I'm sorry but you're very naive. The rules were changed because it was advantageous to SpaceX and the richest man on Earth.

Those rules were implemented to protect the index from being skewed when an IPO happens because the IPO is exactly the moment where the stock may be overvalued and very volatile (compared to all the other stocks that are in the index). We especially don't know at IPO time if the company is changing the structure of the market because it's too soon. And in fact, we won't know for a couple more weeks or even years; but by that time the price will have stabilized.

The index is supposed to be slow at rebalancing to minimize costs and make it practical for providers as well.

And as I write this comment, I've just read that they cancelled the changes[1]. Which completely proves your last sentence wrong.

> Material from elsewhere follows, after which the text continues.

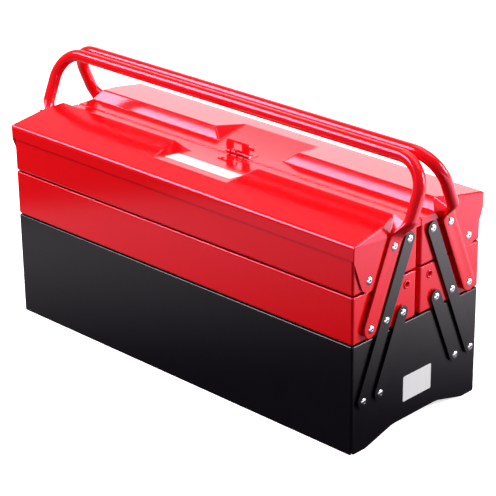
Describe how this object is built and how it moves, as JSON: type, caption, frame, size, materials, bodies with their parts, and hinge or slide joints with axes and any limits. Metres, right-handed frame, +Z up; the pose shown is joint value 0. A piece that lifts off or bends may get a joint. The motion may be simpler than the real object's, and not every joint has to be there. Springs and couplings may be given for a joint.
{
  "type": "cantilever tool box",
  "caption": "Red and black sheet-steel tool box whose trays swing out on flat parallel arms, with peaked hinged lids, twin bow handles that move with the trays, and a hasp.",
  "frame": {"origin": "middle of the base's footprint, on the surface it stands on", "axes": "+X along the box to its right end, -Y to the front, +Z up; the box is shut and its handles are together"},
  "size_m": [0.543, 0.197, 0.2933],
  "materials": {
    "red_enamel": "glossy red stove enamel on pressed steel sheet",
    "black_enamel": "satin near-black stove enamel on steel",
    "zinc_plate": "bright zinc plate",
    "label_film": "plain white label with no print"
  },
  "bodies": {
    "base": {"base_box": "black_enamel", "base_rivets": "zinc_plate", "base_washers": "zinc_plate", "end_label": "label_film"},
    "mid_front": {"mid_tray_front": "red_enamel", "mid_rivets_front": "zinc_plate", "mid_washers_front": "zinc_plate"},
    "upper_front": {"upper_tray_front": "red_enamel", "upper_rivets_front": "zinc_plate", "upper_washers_front": "zinc_plate", "lid_pivot_rivets_front": "zinc_plate"},
    "cover_front": {"lid_front": "red_enamel", "lid_label": "label_film", "staple": "red_enamel", "staple_rivets": "red_enamel"},
    "long_arm_front_right": {"long_arm_front_right": "black_enamel"},
    "long_arm_front_left": {"long_arm_front_left": "black_enamel"},
    "short_arm_front_right": {"short_arm_front_right": "black_enamel"},
    "short_arm_front_left": {"short_arm_front_left": "black_enamel"},
    "handle_front": {"handle_front": "red_enamel"},
    "mid_back": {"mid_tray_back": "red_enamel", "mid_rivets_back": "zinc_plate", "mid_washers_back": "zinc_plate"},
    "upper_back": {"upper_tray_back": "red_enamel", "upper_rivets_back": "zinc_plate", "upper_washers_back": "zinc_plate", "lid_pivot_rivets_back": "zinc_plate"},
    "cover_back": {"lid_back": "red_enamel", "hasp_leaf": "red_enamel", "hasp_rivets": "red_enamel", "hasp_pin": "zinc_plate"},
    "long_arm_back_right": {"long_arm_back_right": "black_enamel"},
    "long_arm_back_left": {"long_arm_back_left": "black_enamel"},
    "short_arm_back_right": {"short_arm_back_right": "black_enamel"},
    "short_arm_back_left": {"short_arm_back_left": "black_enamel"},
    "handle_back": {"handle_back": "red_enamel"},
    "hasp_flap": {"hasp_flap": "red_enamel"}
  },
  "joints": [
    {"name": "front_open", "type": "hinge", "parent": "base", "child": "long_arm_front_right", "pos_m": [0.2522, -0.0835, 0.0558], "axis": [1, 0, 0], "range_deg": [0, 46.5]},
    {"name": "front_long_arm_left", "type": "hinge", "parent": "base", "child": "long_arm_front_left", "pos_m": [-0.2522, -0.0835, 0.0558], "axis": [1, 0, 0], "range_deg": [0, 46.5]},
    {"name": "front_short_arm_right", "type": "hinge", "parent": "base", "child": "short_arm_front_right", "pos_m": [0.2522, -0.0585, 0.0558], "axis": [1, 0, 0], "range_deg": [0, 46.5]},
    {"name": "front_short_arm_left", "type": "hinge", "parent": "base", "child": "short_arm_front_left", "pos_m": [-0.2522, -0.0585, 0.0558], "axis": [1, 0, 0], "range_deg": [0, 46.5]},
    {"name": "front_mid_tray_level", "type": "hinge", "parent": "long_arm_front_right", "child": "mid_front", "pos_m": [0.2522, -0.05067, 0.13203], "axis": [1, 0, 0], "range_deg": [-46.5, 0]},
    {"name": "front_upper_tray_level", "type": "hinge", "parent": "long_arm_front_right", "child": "upper_front", "pos_m": [0.2522, -0.01784, 0.20826], "axis": [1, 0, 0], "range_deg": [-46.5, 0]},
    {"name": "front_handle_swing", "type": "hinge", "parent": "mid_front", "child": "handle_front", "pos_m": [0.2537, -0.07567, 0.13203], "axis": [1, 0, 0], "range_deg": [0, 46.5]},
    {"name": "front_lid", "type": "hinge", "parent": "upper_front", "child": "cover_front", "pos_m": [0.2515, -0.0758, 0.1826], "axis": [1, 0, 0], "range_deg": [0, 95]},
    {"name": "back_open", "type": "hinge", "parent": "base", "child": "long_arm_back_right", "pos_m": [0.2522, 0.0835, 0.0558], "axis": [-1, 0, 0], "range_deg": [0, 46.5]},
    {"name": "back_long_arm_left", "type": "hinge", "parent": "base", "child": "long_arm_back_left", "pos_m": [-0.2522, 0.0835, 0.0558], "axis": [-1, 0, 0], "range_deg": [0, 46.5]},
    {"name": "back_short_arm_right", "type": "hinge", "parent": "base", "child": "short_arm_back_right", "pos_m": [0.2522, 0.0585, 0.0558], "axis": [-1, 0, 0], "range_deg": [0, 46.5]},
    {"name": "back_short_arm_left", "type": "hinge", "parent": "base", "child": "short_arm_back_left", "pos_m": [-0.2522, 0.0585, 0.0558], "axis": [-1, 0, 0], "range_deg": [0, 46.5]},
    {"name": "back_mid_tray_level", "type": "hinge", "parent": "long_arm_back_right", "child": "mid_back", "pos_m": [0.2522, 0.05067, 0.13203], "axis": [-1, 0, 0], "range_deg": [-46.5, 0]},
    {"name": "back_upper_tray_level", "type": "hinge", "parent": "long_arm_back_right", "child": "upper_back", "pos_m": [0.2522, 0.01784, 0.20826], "axis": [-1, 0, 0], "range_deg": [-46.5, 0]},
    {"name": "back_handle_swing", "type": "hinge", "parent": "mid_back", "child": "handle_back", "pos_m": [0.2537, 0.07567, 0.13203], "axis": [-1, 0, 0], "range_deg": [0, 46.5]},
    {"name": "back_lid", "type": "hinge", "parent": "upper_back", "child": "cover_back", "pos_m": [0.2515, 0.0758, 0.1826], "axis": [-1, 0, 0], "range_deg": [0, 95]},
    {"name": "hasp", "type": "hinge", "parent": "cover_back", "child": "hasp_flap", "pos_m": [0, 0.003, 0.2263], "axis": [1, 0, 0], "range_deg": [0, 90]}
  ],
  "couplings": [
    {"joint": "front_long_arm_left", "follows": "front_open", "ratio": 1},
    {"joint": "front_short_arm_right", "follows": "front_open", "ratio": 1},
    {"joint": "front_short_arm_left", "follows": "front_open", "ratio": 1},
    {"joint": "front_mid_tray_level", "follows": "front_open", "ratio": -1},
    {"joint": "front_upper_tray_level", "follows": "front_open", "ratio": -1},
    {"joint": "front_handle_swing", "follows": "front_open", "ratio": 1},
    {"joint": "back_long_arm_left", "follows": "back_open", "ratio": 1},
    {"joint": "back_short_arm_right", "follows": "back_open", "ratio": 1},
    {"joint": "back_short_arm_left", "follows": "back_open", "ratio": 1},
    {"joint": "back_mid_tray_level", "follows": "back_open", "ratio": -1},
    {"joint": "back_upper_tray_level", "follows": "back_open", "ratio": -1},
    {"joint": "back_handle_swing", "follows": "back_open", "ratio": 1}
  ]
}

[1]: https://press.spglobal.com/2026-06-04-S-P-Dow-Jones-Indices-...

>I'm sorry but you're very naive. The rules were changed because it was advantageous to SpaceX and the richest man on Earth.

The rules were changed in the mid-90s because of a significant amount of big IPOs which did not have a reasonable path to profitability. That's not even close to the situation we're in right now. Both OpenAI and Anthropic are clearly solid businesses.

> We especially don't know at IPO time if the company is changing the structure of the market because it's too soon. And in fact, we won't know for a couple more weeks or even years; but by that time the price will have stabilized.

This is largely magical thinking. How many more weeks should I wait before $TSLA will stabilize?

>And as I write this comment, I've just read that they cancelled the changes[1]. Which completely proves your last sentence wrong.

Or maybe deranged Americans just turned this non-political issue into a political one, and S&P global thought this was not a hill worth literally getting shot in their office for? I don't know, that'd certainly be my primary concern in their place. Wouldn't it be yours?